Diminution in value is a legal concept used to calculate the financial compensation, or damages, owed to a party when a contract has been breached. It measures the reduction in the market worth of an item or service that was delivered imperfectly, compared to its value if the contract had been performed exactly as agreed. Essentially, it represents the difference between the market value of what was promised and the market value of what was actually received.

This method of calculating damages aims to put the harmed party in the financial position they would have been in had the contract been fully and properly performed, by compensating them for the lost value.

  • Example 1: Vehicle Repair Contract

    Imagine you contract with an auto body shop to repair significant damage to your luxury car after an accident. The agreement specifies using original manufacturer parts to restore the car to its pre-accident condition, ensuring its resale value is maintained. However, the shop uses cheaper, aftermarket parts without your consent. While the car appears repaired, an independent appraisal reveals that its market value is now $10,000 less than it would have been if genuine parts had been used as promised.

    This $10,000 difference represents the diminution in value. It's the reduction in the car's worth due to the breach of contract (using aftermarket parts instead of genuine ones), calculated by comparing the car's value as promised versus its value as actually delivered.
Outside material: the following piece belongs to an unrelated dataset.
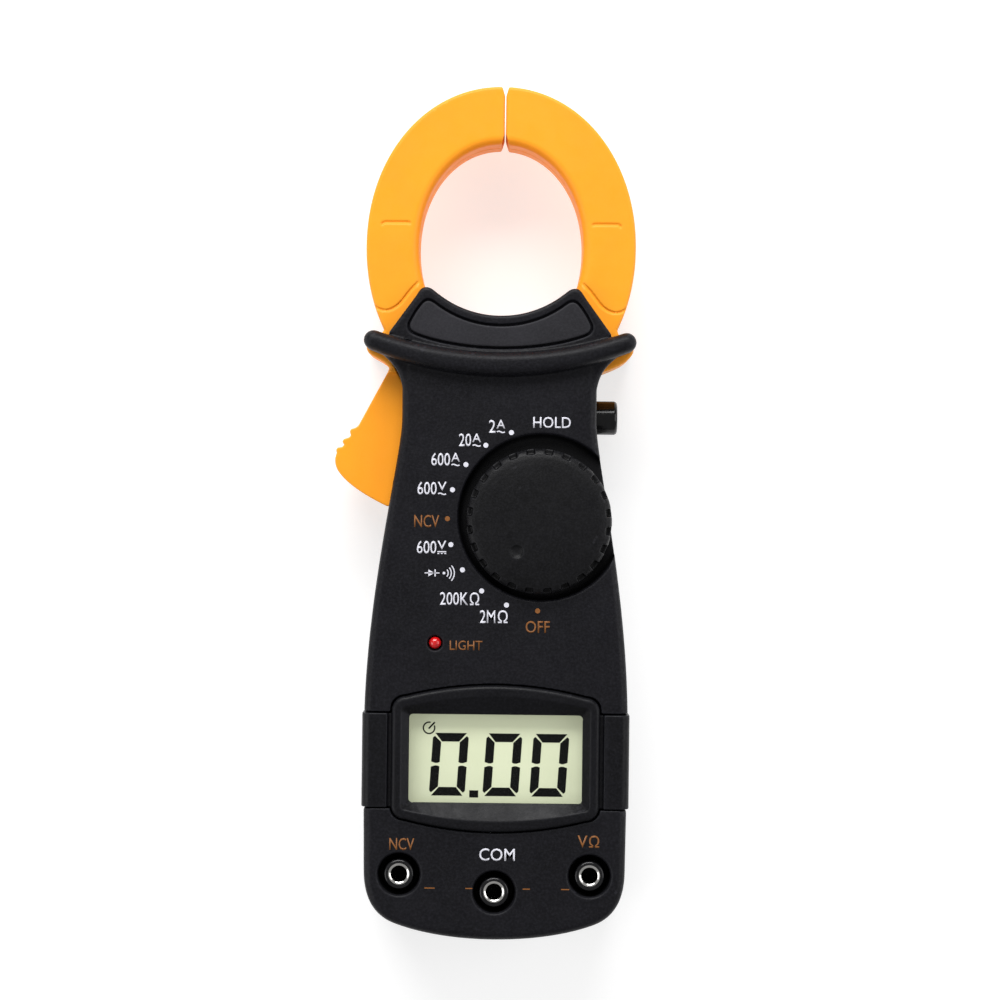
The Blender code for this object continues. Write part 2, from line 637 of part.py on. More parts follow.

  • Example 2: Custom Furniture Commission

    Suppose you commission a custom-made solid oak dining table from a furniture maker for $8,000, with the contract explicitly stating the use of premium, kiln-dried white oak. Upon delivery, you discover that while the table appears well-made, the builder used a less expensive, lower-grade red oak, which is prone to warping and has a different aesthetic. An expert appraisal determines that a table made from red oak, even with the same craftsmanship, would only fetch $6,000 on the market.

    The $2,000 difference ($8,000 promised value - $6,000 actual value) is the diminution in value. This amount compensates you for the reduced market worth of the table you received compared to the table you were promised, directly resulting from the furniture maker's failure to adhere to the contract's material specifications.

Simple Definition

Diminution in value is a method used to calculate damages when a contract is breached. It measures the difference between the market value of what was promised in the contract and the market value of what was actually delivered. This calculation determines how much less valuable the received performance is due to the breach.